For embedded/IoT devices that run unattended for months - this is the real danger zone. These devices sit on home networks where routers get replaced, ISPs change, and DHCP configurations drift. The containers keep running, oblivious.

The Common Thread

Both bugs share the same root cause: Docker containers snapshot their configuration at creation time and never update it.

Bug 1: the Compose overlay defines env vars at creation time. Miss the overlay, and the container runs forever with the wrong config. No warning, no health check failure, just a silently missing feature.

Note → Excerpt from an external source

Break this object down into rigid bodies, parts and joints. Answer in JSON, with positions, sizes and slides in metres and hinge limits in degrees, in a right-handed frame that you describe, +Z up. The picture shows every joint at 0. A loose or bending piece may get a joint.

Bug 2: the DNS forwarder is captured at creation time. Change the network, and the container keeps forwarding to a dead server. No warning, no log entry, just failed resolution.

Docker containers are not VMs. They don't have an init system that re-reads config files. They don't poll the host for network changes. They don't validate their environment against what was intended. They run with whatever they were given at birth, for as long as they live.

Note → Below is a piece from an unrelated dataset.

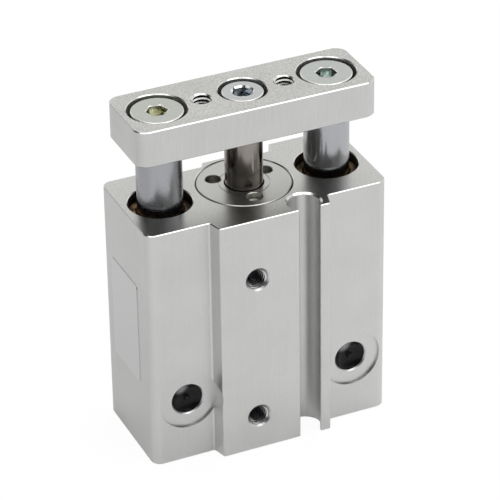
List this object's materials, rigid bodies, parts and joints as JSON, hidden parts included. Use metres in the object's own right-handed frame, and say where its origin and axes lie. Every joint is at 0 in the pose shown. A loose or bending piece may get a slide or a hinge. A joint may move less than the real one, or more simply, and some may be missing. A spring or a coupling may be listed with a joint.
{
  "type": "guided pneumatic cylinder",
  "caption": "Compact guided pneumatic cylinder: an aluminium block with an air piston between guide rods that carry a flat end plate, with plugged ports, a switch groove and threaded holes.",
  "frame": {"origin": "on the piston's axis, in the flat bottom face of the body", "axes": "+Z is the way the end plate extends; +X runs from the left guide rod to the right one; the face with the ports and the switch groove looks towards -Y. The plate is stored retracted."},
  "size_m": [0.0339, 0.0175, 0.0484],
  "materials": {
    "anodised_aluminium": "clear anodised, satin",
    "plate_aluminium": "clear anodised, satin",
    "cover_aluminium": "clear anodised, satin",
    "bearing_bronze": "sintered, oily",
    "nitrile_rubber": "smooth",
    "urethane": "smooth",
    "ball_steel": "polished",
    "label_film": "silver film, bare",
    "stainless_steel": "ground and polished",
    "hard_chrome": "hard chromed, polished",
    "zinc_plated_steel": "bright zinc",
    "piston_aluminium": "turned",
    "bonded_magnet": "matt",
    "plug_plastic": "glossy"
  },
  "bodies": {
    "cylinder": {"body": "anodised_aluminium", "rod_cover": "cover_aluminium", "rod_cover_o_ring": "nitrile_rubber", "rod_bush": "bearing_bronze", "rod_seal": "nitrile_rubber", "rod_side_bumper": "urethane", "head_cover": "cover_aluminium", "head_cover_o_ring": "nitrile_rubber", "head_side_bumper": "urethane", "air_passage_ball": "ball_steel", "rating_label": "label_film", "guide_bush_left": "bearing_bronze", "guide_bush_right": "bearing_bronze", "port_plug_left": "plug_plastic", "port_plug_right": "plug_plastic"},
    "plate": {"end_plate": "plate_aluminium", "piston_rod": "stainless_steel", "piston_rod_screw": "zinc_plated_steel", "piston": "piston_aluminium", "piston_seal": "nitrile_rubber", "piston_magnet": "bonded_magnet", "magnet_holder": "piston_aluminium", "guide_rod_left": "hard_chrome", "guide_rod_right": "hard_chrome", "guide_rod_screw_left": "zinc_plated_steel", "guide_rod_screw_right": "zinc_plated_steel"}
  },
  "joints": [
    {"name": "plate_slide", "type": "slide", "parent": "cylinder", "child": "plate", "axis": [0, 0, 1], "range_m": [0, 0.015]}
  ]
}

For services that get deployed weekly, this doesn't matter - containers are ephemeral by default. But for embedded devices, IoT gateways, and self-hosted infrastructure that runs unattended for months, these time-bomb failures are real.

Debugging Checklist

When a Dockerized service silently breaks after months of working:

Check the environment. docker inspect <container> --format '{{json .Config.Env}}' - compare against what your Compose files define. Look for missing variables.
Check the DNS. Read /etc/resolv.conf inside the container. Compare the ExtServers comment against the host's current /etc/resolv.conf. If they don't match, recreate.
Test on a fresh container. docker run --rm --network <compose_network> alpine nslookup google.com - if this works but your old container doesn't, it's a stale config issue.
Check your Compose command. Did you use all the overlay files? docker inspect <container> --format '{{index .Config.Labels "com.docker.compose.project.config_files"}}' tells you which files were used.

The fix is always the same: docker compose up -d --force-recreate. The question is whether you catch it before your users do.